Il magistero della Chiesa postconciliare ha ribadito costantemente come queste due dimensioni, convito che perpetua il memoriale della Pasqua e sacrificio, convivono dentro l’unico mistero eucaristico, senza che uno escluda l’altro (cfr Paolo VI, Mysterium fidei; Giovanni Paolo II, Dominicae Cenae, Ecclesia de Eucharistia, Mane nobiscum Domine; Benedetto XVI, Sacramentum Caritatis).

Nella prassi liturgica però, nonostante queste precisazioni magisteriali, l’indebolimento della parte sacrificale è sotto gli occhi di tutti i fedeli che partecipano alla liturgia domenicale.

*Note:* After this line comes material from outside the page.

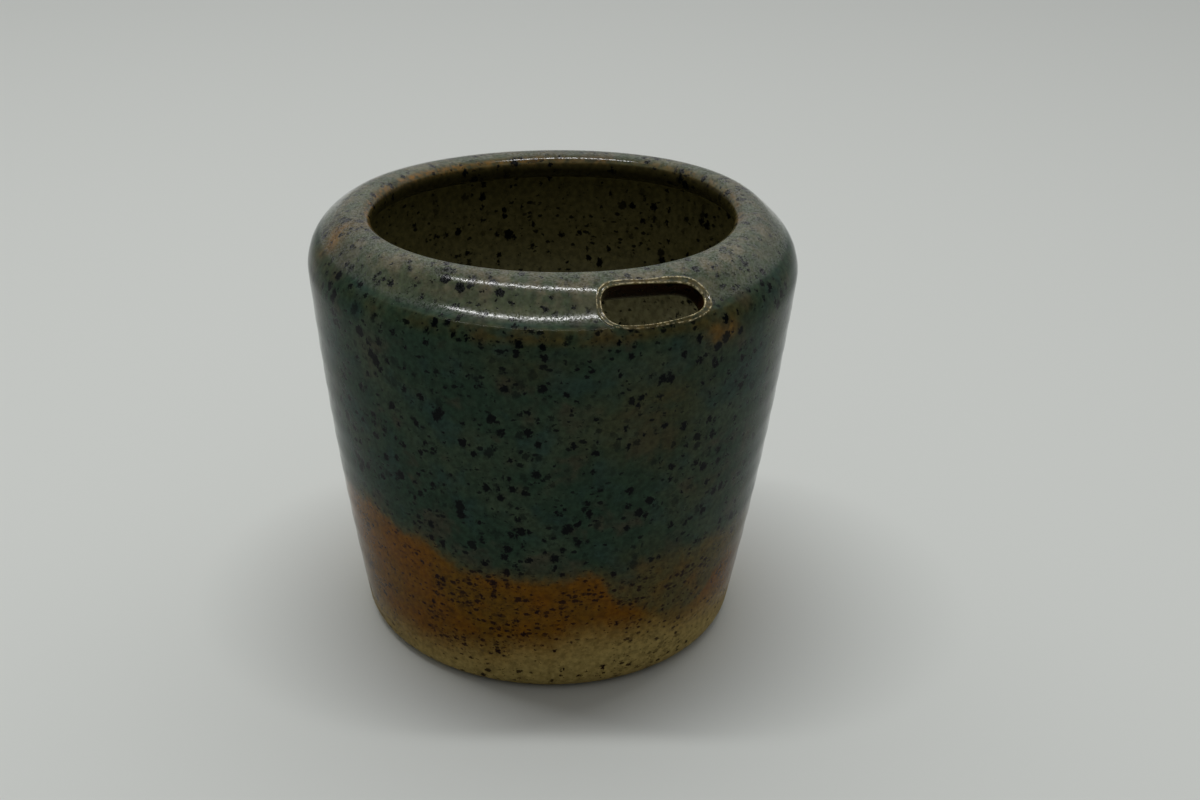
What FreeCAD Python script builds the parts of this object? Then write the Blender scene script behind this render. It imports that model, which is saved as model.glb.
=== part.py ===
import FreeCAD, Part
import math
import os

from FreeCAD import Vector

# Hand-thrown stoneware travel tumbler: one piece of clay with a tapered wall, a turned-in
# shoulder, a rolled lip round an open mouth, and a drinking slot cut through the shoulder.
# It stands on Z = 0 with its axis on Z, and the slot faces -Y.
# Driving sizes, in millimetres and degrees.

# Heights and widths of the outside
overall_height = 88.4         # table to the top of the lip
mouth_radius = 34.8           # clear opening
shoulder_width = 12.2         # mouth's edge to the crease, level
shoulder_drop = 5.0           # top of the lip to the crease
belly_swell = 1.45            # how far the widest part stands out past the crease
belly_drop = 5.8              # crease to the widest part
foot_radius = 38.9            # where the wall would meet the table, before the edge is rounded
wall_bulge = 0.9              # how far the wall swells from a straight cone

# Lip and shoulder
lip_round = 2.75              # half the thickness of the rolled lip
brow_width = 6.3              # mouth's edge to the brow, where the lip rolls into the shoulder
brow_drop = 1.3               # top of the lip to the brow
under_lip_round = 2.5
crease_round = 1.0

# Thickness of the clay
shoulder_thickness = 4.4      # as the cut face of the slot shows it
wall_thickness = 4.5          # at the widest part
foot_wall_thickness = 5.4     # at the floor
floor_thickness = 6.0         # table to the edge of the inside floor
floor_dish = 0.8              # how far the inside floor sinks towards its middle
inner_shoulder_round = 5.0
inner_floor_round = 9.0

# Trimmed underside
foot_edge_round = 3.9
foot_ring_width = 5.5         # flat ring that stands on the table
base_recess = 1.3             # depth of the trimmed hollow inside the ring
recess_slope = 1.6            # run of the bevel from the ring to the hollow

# Drinking slot, measured on the shoulder
slot_direction = -90.0        # angle of its middle about Z
slot_length = 19.2            # along the shoulder, end to end
slot_width = 6.7              # up the shoulder
slot_above_crease = 0.9       # crease to its lower edge
slot_end_round = 2.9
slot_rim_round = 0.6          # wiped outer edge
slot_inner_round = 0.5

AXIS = Vector(0, 0, 1)
ORIGIN = Vector(0, 0, 0)
MATCH = 0.01                  # how near two places must be to count as the same
SLAB = Vector(0, 1, 0)        # thickness of the slice whose corners are rounded


def section_point(radius, height):
    """A point of the half section, which lies in the plane of X and Z."""
    return Vector(radius, 0, height)


def bowed_arc(start, end, bow):
    """The arc from start to end whose middle stands off their chord by bow, to its right."""
    along = end - start
    right = Vector(along.z, 0, -along.x).normalize()
    return Part.Arc(start, (start + end) * 0.5 + right * bow, end).toShape()


def tangent_arc(start, direction, end):
    """The arc from start to end that leaves start along direction."""
    along = end - start
    right = Vector(along.z, 0, -along.x)
    turn = math.atan2(direction.dot(right), direction.dot(along))
    return bowed_arc(start, end, along.Length / 2 * math.tan(turn / 2))


def end_direction(edge):
    """The direction in which an edge arrives at its end."""
    return edge.tangentAt(edge.LastParameter)


# Corners of the outside, from the lip down to the table
lip_top = section_point(mouth_radius + lip_round, overall_height)
brow = section_point(mouth_radius + brow_width, overall_height - brow_drop)
crease = section_point(mouth_radius + shoulder_width, overall_height - shoulder_drop)
belly = crease + section_point(belly_swell, -belly_drop)
foot_corner = section_point(foot_radius, 0)

# Directions of the shoulder: up its slope, and square out of the clay
up_slope = (brow - crease).normalize()
out_of_clay = Vector(up_slope.z, 0, -up_slope.x)

# Inside of the shoulder, one thickness below the chord of its outside
inner_crease = crease - out_of_clay * shoulder_thickness
inner_wall_shift = (belly.x - wall_thickness - inner_crease.x) / up_slope.x
inner_shoulder = inner_crease + up_slope * inner_wall_shift

# Rolled lip, and where it runs into the inside of the shoulder
lip_centre = lip_top - AXIS * lip_round
lip_side = lip_centre - section_point(lip_round, 0)
lip_depth = (inner_crease - lip_centre).dot(out_of_clay)
lip_reach = math.sqrt(lip_round ** 2 - lip_depth ** 2)
under_lip = lip_centre + out_of_clay * lip_depth - up_slope * lip_reach

# Inside floor, as wide as the leaning wall leaves it at its own height
wall_lean = (belly.x - foot_corner.x) / belly.z
inner_foot_radius = foot_radius + wall_lean * floor_thickness - foot_wall_thickness
inner_foot = section_point(inner_foot_radius, floor_thickness)
floor_middle = section_point(0, floor_thickness - floor_dish)

# Foot ring, which starts where the rounded edge leaves the table
foot_edge_run = foot_edge_round * math.tan((math.pi / 2 - math.atan(wall_lean)) / 2)
ring_inside = section_point(foot_radius - foot_edge_run - foot_ring_width, 0)
recess_corner = section_point(ring_inside.x - recess_slope, base_recess)
recess_middle = section_point(0, base_recess)

# Drinking slot: the strip of the section that it takes away, and the angle that it covers
slot_low = crease + up_slope * slot_above_crease
slot_high = slot_low + up_slope * slot_width
slot_reach = 2 * shoulder_thickness
slot_span = math.degrees(slot_length / ((slot_low.x + slot_high.x) / 2))


def half_section():
    """The closed outline of the clay on one side of the axis."""
    wall = bowed_arc(foot_corner, belly, wall_bulge)
    lip_outside = tangent_arc(lip_top, Vector(1, 0, 0), brow)
    edges = [
        Part.makeLine(recess_middle, recess_corner),
        Part.makeLine(recess_corner, ring_inside),
        Part.makeLine(ring_inside, foot_corner),
        wall,
        tangent_arc(belly, end_direction(wall), crease),
        tangent_arc(brow, end_direction(lip_outside), crease),
        lip_outside,
        Part.Arc(lip_top, lip_side, under_lip).toShape(),
        Part.makeLine(under_lip, inner_shoulder),
        bowed_arc(inner_foot, inner_shoulder, wall_bulge),
        Part.makeLine(inner_foot, floor_middle),
        Part.makeLine(floor_middle, recess_middle),
    ]
    return Part.Face(Part.Wire(Part.sortEdges(edges)[0]))


def rounded_section():
    """The half section with its corners rounded, by fillets along a thin slice of the clay."""
    corner_rounds = (
        (foot_corner, foot_edge_round),
        (crease, crease_round),
        (under_lip, under_lip_round),
        (inner_shoulder, inner_shoulder_round),
        (inner_foot, inner_floor_round),
    )
    piece = half_section().extrude(SLAB)
    for corner, radius in corner_rounds:
        across = [
            edge
            for edge in piece.Edges
            if all((point.Point - corner).cross(SLAB).Length < MATCH for point in edge.Vertexes)
        ]
        piece = piece.makeFillet(radius, across)
    return next(face for face in piece.Faces if abs(face.CenterOfMass.y) < MATCH)


def turned_body():
    """The thrown and trimmed pot before its slot is cut."""
    return rounded_section().revolve(ORIGIN, AXIS, 360)


def slot_cutter():
    """A strip square to the shoulder, swept round the axis, with its four end edges rounded."""
    across = out_of_clay * slot_reach
    corners = [slot_low + across, slot_high + across, slot_high - across, slot_low - across]
    strip = Part.Face(Part.makePolygon(corners + corners[:1]))
    strip.rotate(ORIGIN, AXIS, slot_direction - slot_span / 2)
    cutter = strip.revolve(ORIGIN, AXIS, slot_span)
    end_edges = [
        edge
        for edge in cutter.Edges
        if isinstance(edge.Curve, Part.Line) and abs(edge.Length - 2 * slot_reach) < MATCH
    ]
    return cutter.makeFillet(slot_end_round, end_edges)


def slot_rim(solid, depth):
    """The edges of the slot that lie at about one depth under the chord of the shoulder."""
    rim = []
    for edge in solid.Edges:
        middle = edge.valueAt((edge.FirstParameter + edge.LastParameter) / 2)
        turn = math.degrees(math.atan2(middle.y, middle.x)) - slot_direction
        offset = section_point(math.hypot(middle.x, middle.y), middle.z) - crease
        beside_slot = abs(turn) > slot_span or offset.dot(up_slope) < slot_above_crease - MATCH
        if beside_slot or abs(offset.dot(out_of_clay) + depth) > shoulder_thickness / 4:
            continue
        rim.append(edge)
    return rim


def tumbler_body():
    """The whole pot: turned, slotted, and with the edges of the slot wiped round."""
    body = turned_body().cut(slot_cutter())
    body = body.makeFillet(slot_rim_round, slot_rim(body, 0))
    body = body.makeFillet(slot_inner_round, slot_rim(body, shoulder_thickness))
    return body.Solids[0]


os.makedirs("parts", exist_ok=True)
tumbler_body().exportStep("parts/tumbler_body.step")
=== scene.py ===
import math

import bpy
import numpy as np
from mathutils import Matrix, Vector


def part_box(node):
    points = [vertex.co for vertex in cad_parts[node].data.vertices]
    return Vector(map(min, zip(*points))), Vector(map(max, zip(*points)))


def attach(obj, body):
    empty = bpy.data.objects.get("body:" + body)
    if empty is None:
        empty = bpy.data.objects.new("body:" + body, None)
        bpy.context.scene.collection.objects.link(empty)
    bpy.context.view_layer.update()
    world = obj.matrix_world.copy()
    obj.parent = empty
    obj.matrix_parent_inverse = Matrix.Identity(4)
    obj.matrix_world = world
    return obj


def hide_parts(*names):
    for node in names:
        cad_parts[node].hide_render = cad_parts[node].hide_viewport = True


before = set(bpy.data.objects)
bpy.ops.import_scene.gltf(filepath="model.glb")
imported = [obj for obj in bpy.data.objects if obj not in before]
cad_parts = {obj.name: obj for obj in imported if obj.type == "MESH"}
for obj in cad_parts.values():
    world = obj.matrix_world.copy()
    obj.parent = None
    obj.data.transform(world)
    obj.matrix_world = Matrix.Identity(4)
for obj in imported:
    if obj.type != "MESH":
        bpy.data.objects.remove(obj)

# Stoneware travel tumbler: one thrown pot with a rolled lip, a hollowed shoulder and a drinking
# slot, under a green glaze that breaks to amber above a buff foot. The slot faces -Y.

bl_info = {
    "name": "Stoneware travel tumbler",
    "version": (1, 0, 0),
    "blender": (4, 5, 0),
    "location": "View3D > Sidebar > Tumbler",
    "description": "Builds a thrown and glazed travel tumbler with a drinking slot, and its stage",
    "category": "Add Mesh",
}

NODE = "tumbler_body"
SLOT_NAME = "speckled_glaze"
MM = 0.001
LIP_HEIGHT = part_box(NODE)[1].z
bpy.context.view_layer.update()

# The mesh: columns round the axis, and rows along the half section from the middle of the
# underside, over the lip, to the middle of the inside floor
COLUMNS = 420
ARC_STEPS = 400
FINE_STEP = 0.05 * MM
LONGEST_ROW = 2.0 * MM
ROW_TURN = math.radians(7.5)
STRAIGHT = 1e-9
UP = np.array([0.0, 1.0])
ACROSS = np.array([1.0, 0.0])

# The two windows that the grid leaves for the slot: their columns and rows, and how far up the
# shoulder they reach, outside and inside
SLOT_COLUMNS = 44
SLOT_ROWS = 22
FIRST_COLUMN = -SLOT_COLUMNS // 2
WINDOW = (-1.4 * MM, 9.2 * MM)
INNER_WINDOW = (-0.9 * MM, 9.5 * MM)

# How much of the inside wall counts as below the shoulder where places on it are looked up
INNER_WALL_PART = 20 * MM

# The chord of the shoulder, which the slot is measured along, as the construction has it
CHORD_WIDTH = 6.3 * MM
CHORD_DROP = 1.3 * MM

# The photograph looks at the pot from this side; its marks are placed by this turn
PHOTO_TURN = math.radians(24.3)


def from_bytes(red, green, blue):
    """The linear colour that a picker shows as these three bytes."""
    share = np.array([red, green, blue]) / 255
    linear = np.where(share <= 0.04045, share / 12.92, ((share + 0.055) / 1.055) ** 2.4)
    return tuple(float(value) for value in linear)


def length(name, description, millimetres):
    """A property that holds a length, with its default in millimetres."""
    return bpy.props.FloatProperty(
        name=name, description=description, default=millimetres * MM, unit="LENGTH", precision=5
    )


def colour(name, description, *levels):
    """A property that holds a colour, with its default as three bytes."""
    return bpy.props.FloatVectorProperty(
        name=name, description=description, default=from_bytes(*levels),
        subtype="COLOR", size=3, min=0.0, max=1.0,
    )


def number(name, description, default):
    """A property that holds a plain number."""
    return bpy.props.FloatProperty(name=name, description=description, default=default)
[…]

Mi è così venuta in mente una frase che sentii da un importante liturgista, che fu perito esterno del Consilium ad exsequendam Constitutionem de Sacra Liturgia. Era un periodo in cui stavo documentandomi sulla riforma liturgica e mi erano sorte delle perplessità su alcune determinate scelte che vennero prese in quel tempo, così decisi di affiancare alla carta anche la testimonianza viva e la scienza di chi aveva vissuto da vicino quei momenti. Il professore, davanti ad alcune mie critiche, se ne uscì con queste parole: «Lo sai perché la riforma liturgica è fallita?» (io non avevo mai parlato di fallimento… ma se lo diceva lui, un professore, c’era forse da credergli?). Proseguì: «Perché abbiamo cambiato la forma, ma non abbiamo avuto il coraggio di cambiare la sostanza».

Lì per lì non capii il senso di questa affermazione; credo di averla compresa oggi grazie alle testimonianze di tanti. Allora io replicai: «In che senso?». Ma lui scosse il capo e non disse più nulla.

Vediamo allora di entrare nel merito di quelle parole: «Abbiamo cambiato la forma, ma non la sostanza”».

In effetti la riforma liturgica ha cambiato l’aspetto, la forma, della celebrazione, in particolare del momento centrale, quello della consacrazione. In che senso? Cos’è che noi vediamo con gli occhi? L’Ultima Cena. Ecco il cambiamento della forma indicato dal professore: non più il Golgota, ma l’Ultima Cena. Noi cioè non «“vediamo»” più il dogma, ma dobbiamo fare uno sforzo d’astrazione per vedere che in quel momento, per mezzo del sacerdote, partecipiamo a quello stesso sacrificio che Gesù compì una volta per tutte sul Golgota. Nell’aspetto formale, ossia nell’aver fatto del convito la struttura-figura dell’Eucaristia, non credo si favorisca il fedele a vivere il contenuto della fede, ossia il sacrificio sacramentale, che pur resta intatto nella sostanza.

Ecco qui: cambiata la forma, immutata la sostanza.

Concludo queste osservazioni, condividendo una domanda che mi sono fatto moltissime volte: se io non «“sapessi»” il dogma eucaristico, ma partecipassi ad una Messa in parrocchia, potrei mai avere la percezione di trovarmi davanti a qualcosa che va oltre un semplice ricordo dell’Ultima Cena e di un pasto comunitario? A quante Messe ho partecipato notando il grande squilibrio tra la prima parte (liturgia della Parola), preparata, curata, e una seconda parte (liturgia eucaristica) sciatta e pronunciata quasi con indolenza, con il sacerdote che accelera le parole o le ripete senza la minima solennità? Eppure durante la consacrazione le mani del sacerdote dovrebbero tremare di fronte a ciò che sta avvenendo. Credo sia esperienza comune a tutti voi che leggete questa testimonianza. Se noi intervistassimo fuori dalle nostre chiese i fedeli e porgessimo loro la domanda: «Che cos’è la Santa Messa?», il risultato sarebbe veramente imbarazzante e, dato che liturgia è «fonte e culmine» della vita della Chiesa, potremmo forse avere un’idea dello stato disastroso in cui versa il cattolicesimo contemporaneo.